Your goal: Output the records. Match them exactly.

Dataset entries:
──────────

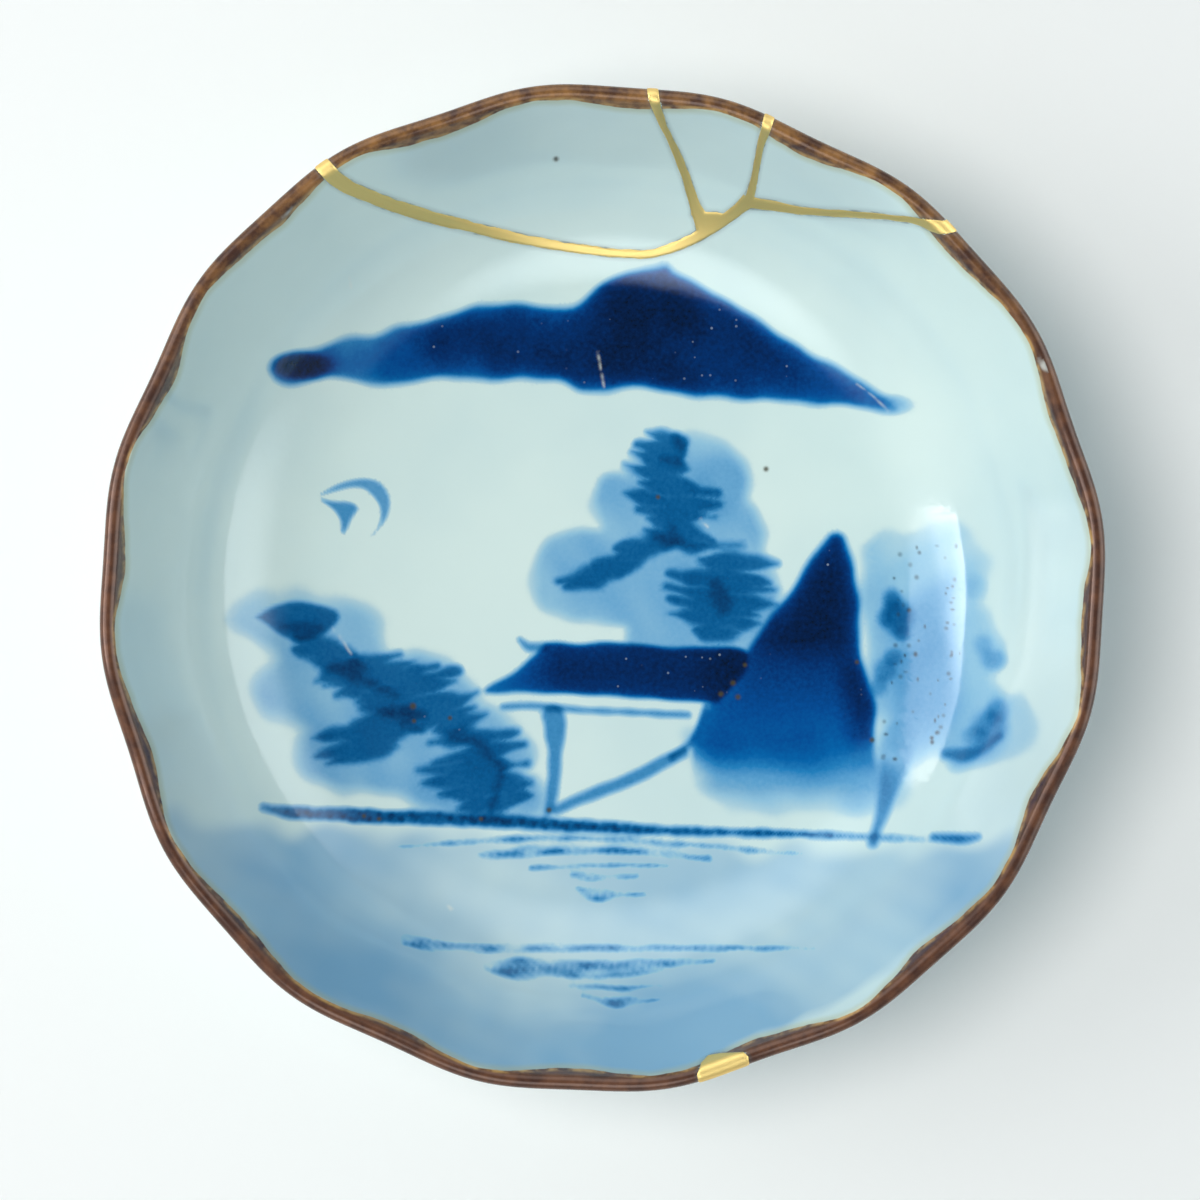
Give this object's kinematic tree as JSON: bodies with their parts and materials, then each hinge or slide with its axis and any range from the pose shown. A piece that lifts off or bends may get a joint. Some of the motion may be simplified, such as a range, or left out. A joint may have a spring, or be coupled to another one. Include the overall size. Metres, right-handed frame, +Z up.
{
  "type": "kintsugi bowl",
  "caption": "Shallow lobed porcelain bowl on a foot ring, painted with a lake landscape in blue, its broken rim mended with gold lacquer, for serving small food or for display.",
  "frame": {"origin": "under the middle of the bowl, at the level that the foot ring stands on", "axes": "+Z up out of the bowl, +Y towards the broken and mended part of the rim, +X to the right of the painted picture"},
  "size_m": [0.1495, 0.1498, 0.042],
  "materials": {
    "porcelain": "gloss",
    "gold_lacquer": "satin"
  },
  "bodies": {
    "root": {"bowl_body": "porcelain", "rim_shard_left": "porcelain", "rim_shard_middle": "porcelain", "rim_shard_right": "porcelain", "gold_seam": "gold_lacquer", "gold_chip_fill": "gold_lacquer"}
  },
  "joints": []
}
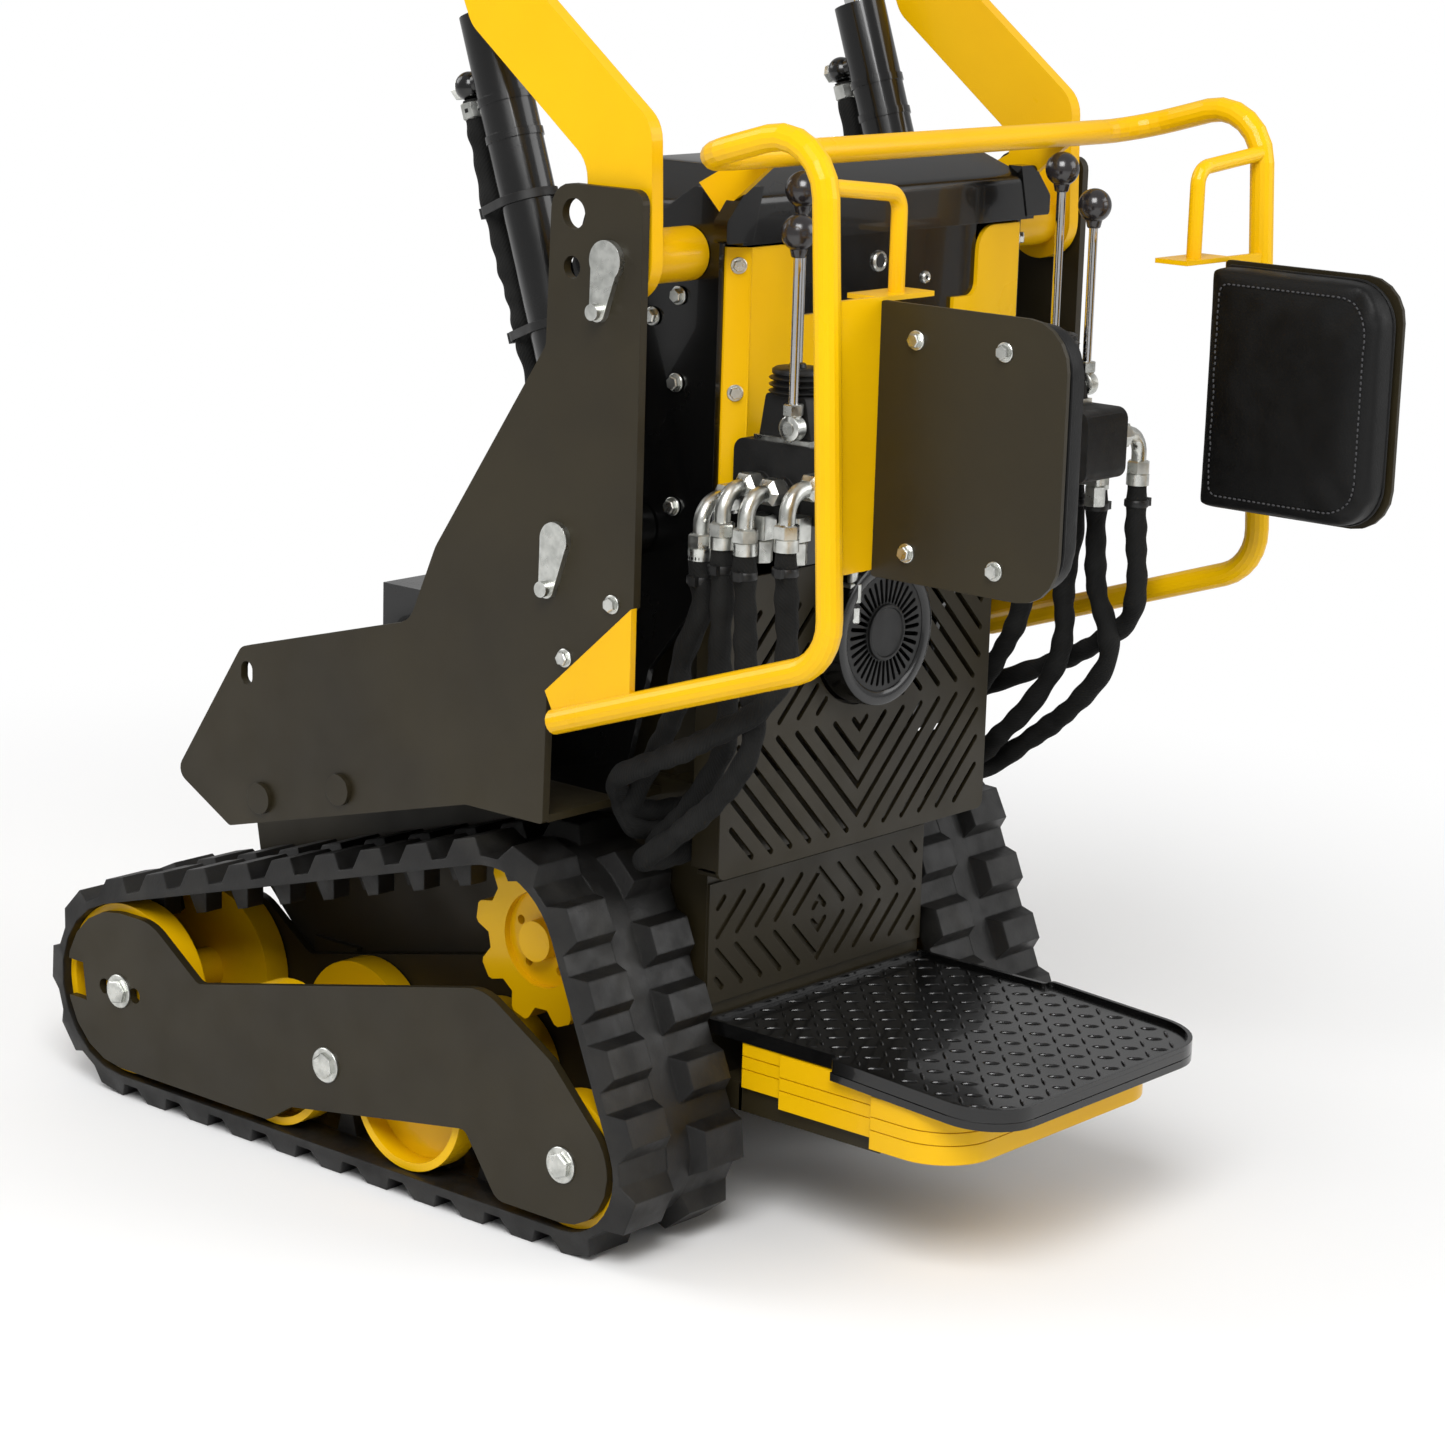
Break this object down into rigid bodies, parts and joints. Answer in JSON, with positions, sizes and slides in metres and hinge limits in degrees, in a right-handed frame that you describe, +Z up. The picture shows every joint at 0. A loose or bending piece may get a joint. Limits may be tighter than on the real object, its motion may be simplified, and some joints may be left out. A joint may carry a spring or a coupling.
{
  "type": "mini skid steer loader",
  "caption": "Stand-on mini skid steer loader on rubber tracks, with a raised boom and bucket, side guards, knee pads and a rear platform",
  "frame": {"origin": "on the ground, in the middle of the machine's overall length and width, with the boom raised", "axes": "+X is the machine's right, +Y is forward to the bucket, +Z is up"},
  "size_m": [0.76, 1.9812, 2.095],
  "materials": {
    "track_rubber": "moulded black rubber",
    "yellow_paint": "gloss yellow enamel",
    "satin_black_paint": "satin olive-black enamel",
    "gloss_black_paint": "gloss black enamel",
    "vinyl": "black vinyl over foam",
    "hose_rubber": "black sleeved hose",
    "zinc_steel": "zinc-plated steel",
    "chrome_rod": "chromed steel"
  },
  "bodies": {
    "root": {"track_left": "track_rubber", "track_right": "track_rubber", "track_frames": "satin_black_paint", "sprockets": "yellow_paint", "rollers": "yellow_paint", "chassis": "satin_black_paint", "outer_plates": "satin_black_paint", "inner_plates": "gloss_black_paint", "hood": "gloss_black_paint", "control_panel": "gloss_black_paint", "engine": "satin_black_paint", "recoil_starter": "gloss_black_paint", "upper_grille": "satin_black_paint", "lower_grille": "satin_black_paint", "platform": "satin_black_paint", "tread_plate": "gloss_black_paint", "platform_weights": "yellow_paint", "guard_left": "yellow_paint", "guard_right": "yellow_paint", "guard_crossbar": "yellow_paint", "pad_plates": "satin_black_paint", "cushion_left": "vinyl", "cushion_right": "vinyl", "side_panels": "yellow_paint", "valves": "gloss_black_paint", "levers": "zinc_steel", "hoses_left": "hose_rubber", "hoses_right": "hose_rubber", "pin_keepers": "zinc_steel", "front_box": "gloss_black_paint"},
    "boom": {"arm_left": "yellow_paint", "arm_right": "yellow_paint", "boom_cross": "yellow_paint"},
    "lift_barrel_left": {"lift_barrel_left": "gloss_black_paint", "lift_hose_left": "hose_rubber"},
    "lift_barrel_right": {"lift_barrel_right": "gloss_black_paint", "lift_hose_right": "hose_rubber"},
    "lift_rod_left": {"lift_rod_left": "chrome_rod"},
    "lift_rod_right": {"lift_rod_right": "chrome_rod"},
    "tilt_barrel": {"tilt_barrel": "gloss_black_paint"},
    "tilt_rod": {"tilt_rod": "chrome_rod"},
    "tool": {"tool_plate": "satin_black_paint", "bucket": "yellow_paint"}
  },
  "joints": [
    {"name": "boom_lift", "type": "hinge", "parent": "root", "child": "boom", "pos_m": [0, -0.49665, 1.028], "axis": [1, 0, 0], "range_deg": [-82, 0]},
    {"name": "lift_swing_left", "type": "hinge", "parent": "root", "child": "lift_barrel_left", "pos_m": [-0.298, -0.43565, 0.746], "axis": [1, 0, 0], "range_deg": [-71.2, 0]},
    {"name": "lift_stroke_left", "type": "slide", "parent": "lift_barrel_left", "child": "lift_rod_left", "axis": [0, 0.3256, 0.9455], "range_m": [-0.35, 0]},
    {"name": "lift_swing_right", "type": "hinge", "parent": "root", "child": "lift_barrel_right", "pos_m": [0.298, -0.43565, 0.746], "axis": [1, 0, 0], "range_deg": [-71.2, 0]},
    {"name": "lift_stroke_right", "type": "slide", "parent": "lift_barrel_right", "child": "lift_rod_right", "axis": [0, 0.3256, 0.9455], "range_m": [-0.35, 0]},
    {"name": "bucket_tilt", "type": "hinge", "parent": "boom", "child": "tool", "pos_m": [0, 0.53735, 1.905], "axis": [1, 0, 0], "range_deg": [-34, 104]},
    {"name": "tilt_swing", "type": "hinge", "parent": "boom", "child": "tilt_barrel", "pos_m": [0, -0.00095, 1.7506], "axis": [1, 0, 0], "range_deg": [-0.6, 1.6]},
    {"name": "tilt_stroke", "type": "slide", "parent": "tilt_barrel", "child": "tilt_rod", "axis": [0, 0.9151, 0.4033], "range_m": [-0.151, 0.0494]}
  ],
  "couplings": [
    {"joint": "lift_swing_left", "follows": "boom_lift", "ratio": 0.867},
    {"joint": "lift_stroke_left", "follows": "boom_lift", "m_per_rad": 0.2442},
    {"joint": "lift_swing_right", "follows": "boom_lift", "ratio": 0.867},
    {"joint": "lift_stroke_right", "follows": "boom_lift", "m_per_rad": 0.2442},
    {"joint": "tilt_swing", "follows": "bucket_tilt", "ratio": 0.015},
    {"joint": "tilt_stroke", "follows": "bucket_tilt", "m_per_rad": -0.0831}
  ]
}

──────────

The output:
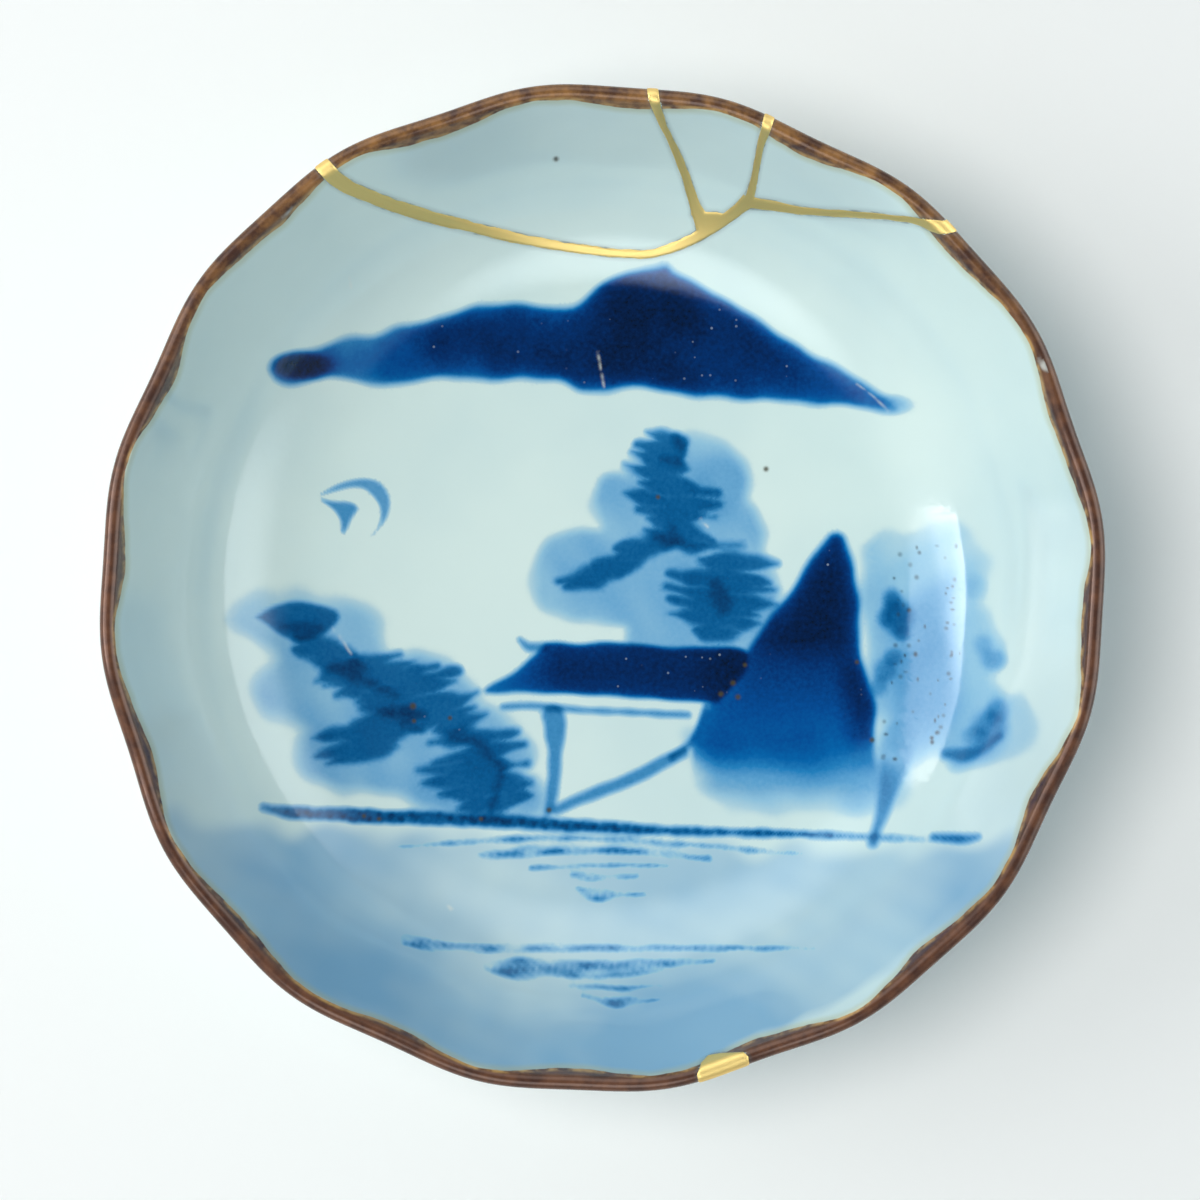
Give this object's kinematic tree as JSON: bodies with their parts and materials, then each hinge or slide with its axis and any range from the pose shown. A piece that lifts off or bends may get a joint. Some of the motion may be simplified, such as a range, or left out. A joint may have a spring, or be coupled to another one. Include the overall size. Metres, right-handed frame, +Z up.
{
  "type": "kintsugi bowl",
  "caption": "Shallow lobed porcelain bowl on a foot ring, painted with a lake landscape in blue, its broken rim mended with gold lacquer, for serving small food or for display.",
  "frame": {"origin": "under the middle of the bowl, at the level that the foot ring stands on", "axes": "+Z up out of the bowl, +Y towards the broken and mended part of the rim, +X to the right of the painted picture"},
  "size_m": [0.1495, 0.1498, 0.042],
  "materials": {
    "porcelain": "gloss",
    "gold_lacquer": "satin"
  },
  "bodies": {
    "root": {"bowl_body": "porcelain", "rim_shard_left": "porcelain", "rim_shard_middle": "porcelain", "rim_shard_right": "porcelain", "gold_seam": "gold_lacquer", "gold_chip_fill": "gold_lacquer"}
  },
  "joints": []
}
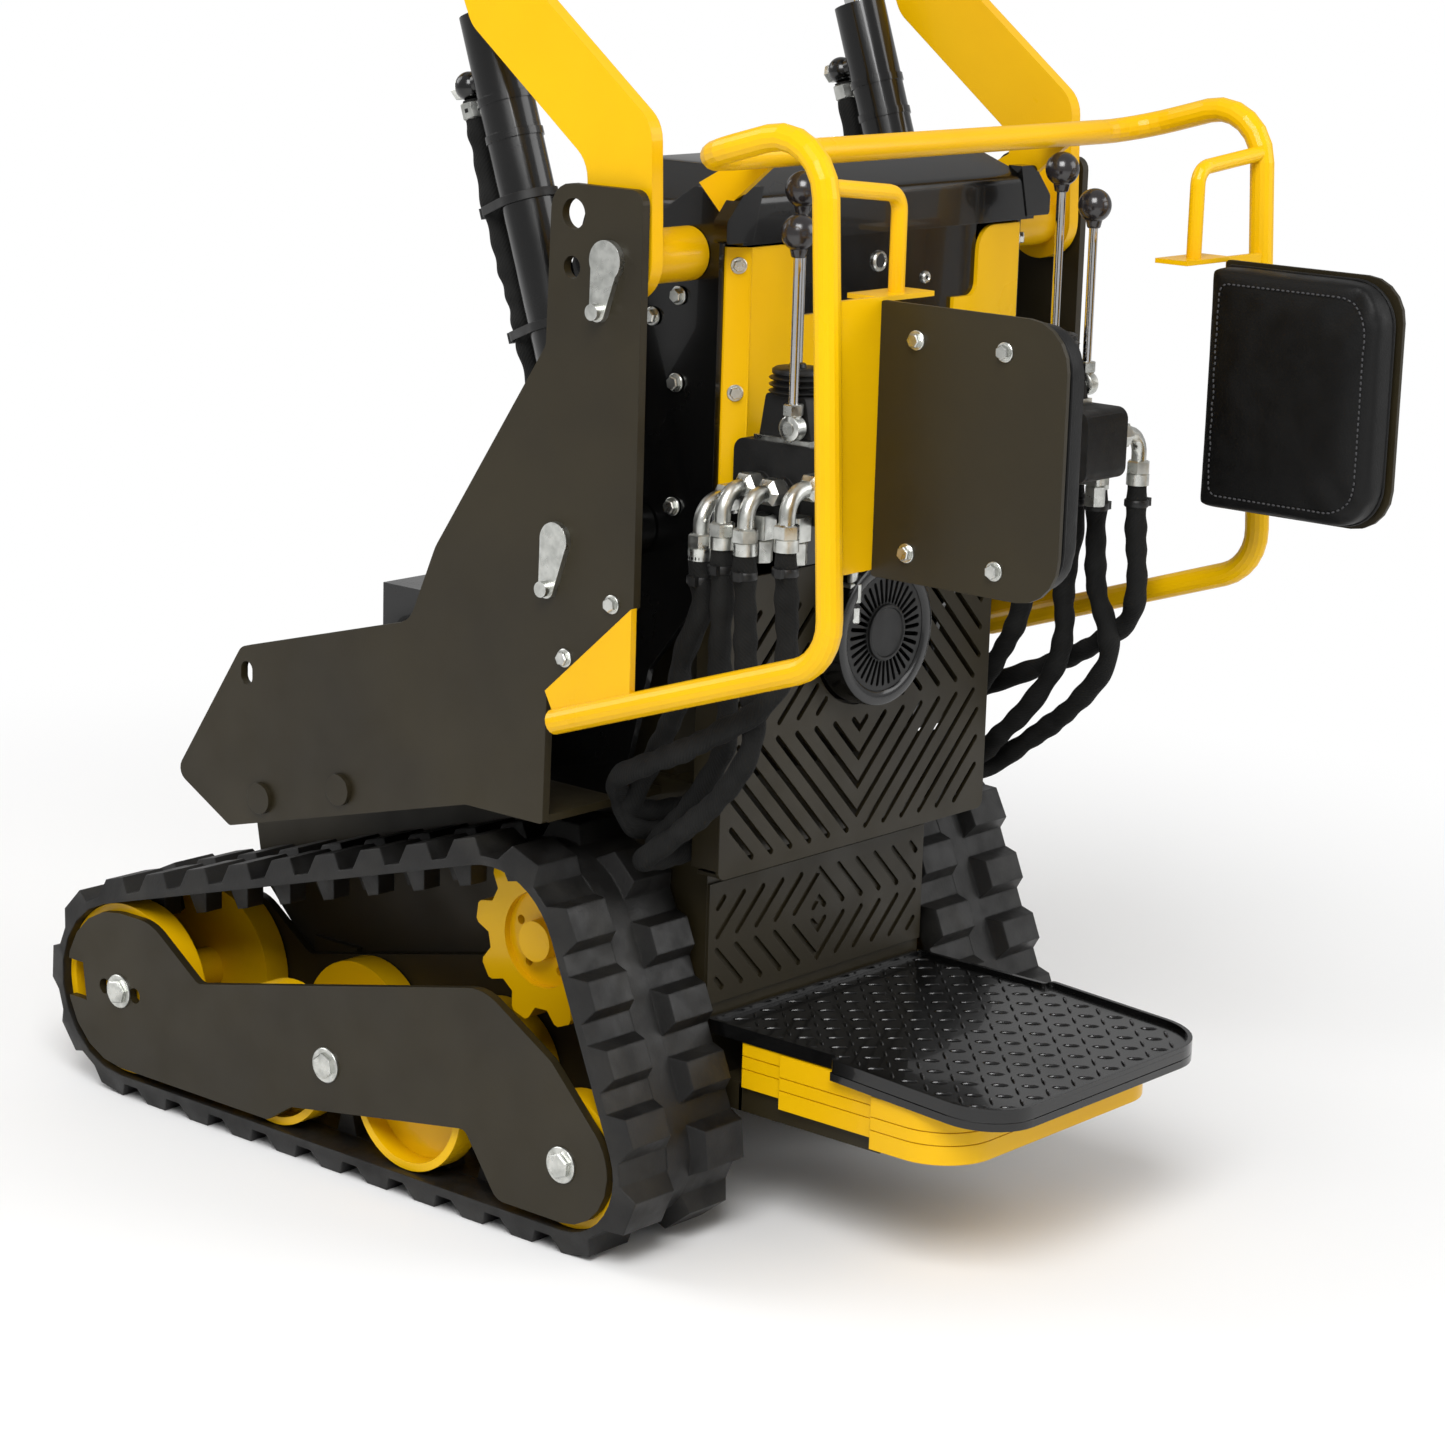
Break this object down into rigid bodies, parts and joints. Answer in JSON, with positions, sizes and slides in metres and hinge limits in degrees, in a right-handed frame that you describe, +Z up. The picture shows every joint at 0. A loose or bending piece may get a joint. Limits may be tighter than on the real object, its motion may be simplified, and some joints may be left out. A joint may carry a spring or a coupling.
{
  "type": "mini skid steer loader",
  "caption": "Stand-on mini skid steer loader on rubber tracks, with a raised boom and bucket, side guards, knee pads and a rear platform",
  "frame": {"origin": "on the ground, in the middle of the machine's overall length and width, with the boom raised", "axes": "+X is the machine's right, +Y is forward to the bucket, +Z is up"},
  "size_m": [0.76, 1.9812, 2.095],
  "materials": {
    "track_rubber": "moulded black rubber",
    "yellow_paint": "gloss yellow enamel",
    "satin_black_paint": "satin olive-black enamel",
    "gloss_black_paint": "gloss black enamel",
    "vinyl": "black vinyl over foam",
    "hose_rubber": "black sleeved hose",
    "zinc_steel": "zinc-plated steel",
    "chrome_rod": "chromed steel"
  },
  "bodies": {
    "root": {"track_left": "track_rubber", "track_right": "track_rubber", "track_frames": "satin_black_paint", "sprockets": "yellow_paint", "rollers": "yellow_paint", "chassis": "satin_black_paint", "outer_plates": "satin_black_paint", "inner_plates": "gloss_black_paint", "hood": "gloss_black_paint", "control_panel": "gloss_black_paint", "engine": "satin_black_paint", "recoil_starter": "gloss_black_paint", "upper_grille": "satin_black_paint", "lower_grille": "satin_black_paint", "platform": "satin_black_paint", "tread_plate": "gloss_black_paint", "platform_weights": "yellow_paint", "guard_left": "yellow_paint", "guard_right": "yellow_paint", "guard_crossbar": "yellow_paint", "pad_plates": "satin_black_paint", "cushion_left": "vinyl", "cushion_right": "vinyl", "side_panels": "yellow_paint", "valves": "gloss_black_paint", "levers": "zinc_steel", "hoses_left": "hose_rubber", "hoses_right": "hose_rubber", "pin_keepers": "zinc_steel", "front_box": "gloss_black_paint"},
    "boom": {"arm_left": "yellow_paint", "arm_right": "yellow_paint", "boom_cross": "yellow_paint"},
    "lift_barrel_left": {"lift_barrel_left": "gloss_black_paint", "lift_hose_left": "hose_rubber"},
    "lift_barrel_right": {"lift_barrel_right": "gloss_black_paint", "lift_hose_right": "hose_rubber"},
    "lift_rod_left": {"lift_rod_left": "chrome_rod"},
    "lift_rod_right": {"lift_rod_right": "chrome_rod"},
    "tilt_barrel": {"tilt_barrel": "gloss_black_paint"},
    "tilt_rod": {"tilt_rod": "chrome_rod"},
    "tool": {"tool_plate": "satin_black_paint", "bucket": "yellow_paint"}
  },
  "joints": [
    {"name": "boom_lift", "type": "hinge", "parent": "root", "child": "boom", "pos_m": [0, -0.49665, 1.028], "axis": [1, 0, 0], "range_deg": [-82, 0]},
    {"name": "lift_swing_left", "type": "hinge", "parent": "root", "child": "lift_barrel_left", "pos_m": [-0.298, -0.43565, 0.746], "axis": [1, 0, 0], "range_deg": [-71.2, 0]},
    {"name": "lift_stroke_left", "type": "slide", "parent": "lift_barrel_left", "child": "lift_rod_left", "axis": [0, 0.3256, 0.9455], "range_m": [-0.35, 0]},
    {"name": "lift_swing_right", "type": "hinge", "parent": "root", "child": "lift_barrel_right", "pos_m": [0.298, -0.43565, 0.746], "axis": [1, 0, 0], "range_deg": [-71.2, 0]},
    {"name": "lift_stroke_right", "type": "slide", "parent": "lift_barrel_right", "child": "lift_rod_right", "axis": [0, 0.3256, 0.9455], "range_m": [-0.35, 0]},
    {"name": "bucket_tilt", "type": "hinge", "parent": "boom", "child": "tool", "pos_m": [0, 0.53735, 1.905], "axis": [1, 0, 0], "range_deg": [-34, 104]},
    {"name": "tilt_swing", "type": "hinge", "parent": "boom", "child": "tilt_barrel", "pos_m": [0, -0.00095, 1.7506], "axis": [1, 0, 0], "range_deg": [-0.6, 1.6]},
    {"name": "tilt_stroke", "type": "slide", "parent": "tilt_barrel", "child": "tilt_rod", "axis": [0, 0.9151, 0.4033], "range_m": [-0.151, 0.0494]}
  ],
  "couplings": [
    {"joint": "lift_swing_left", "follows": "boom_lift", "ratio": 0.867},
    {"joint": "lift_stroke_left", "follows": "boom_lift", "m_per_rad": 0.2442},
    {"joint": "lift_swing_right", "follows": "boom_lift", "ratio": 0.867},
    {"joint": "lift_stroke_right", "follows": "boom_lift", "m_per_rad": 0.2442},
    {"joint": "tilt_swing", "follows": "bucket_tilt", "ratio": 0.015},
    {"joint": "tilt_stroke", "follows": "bucket_tilt", "m_per_rad": -0.0831}
  ]
}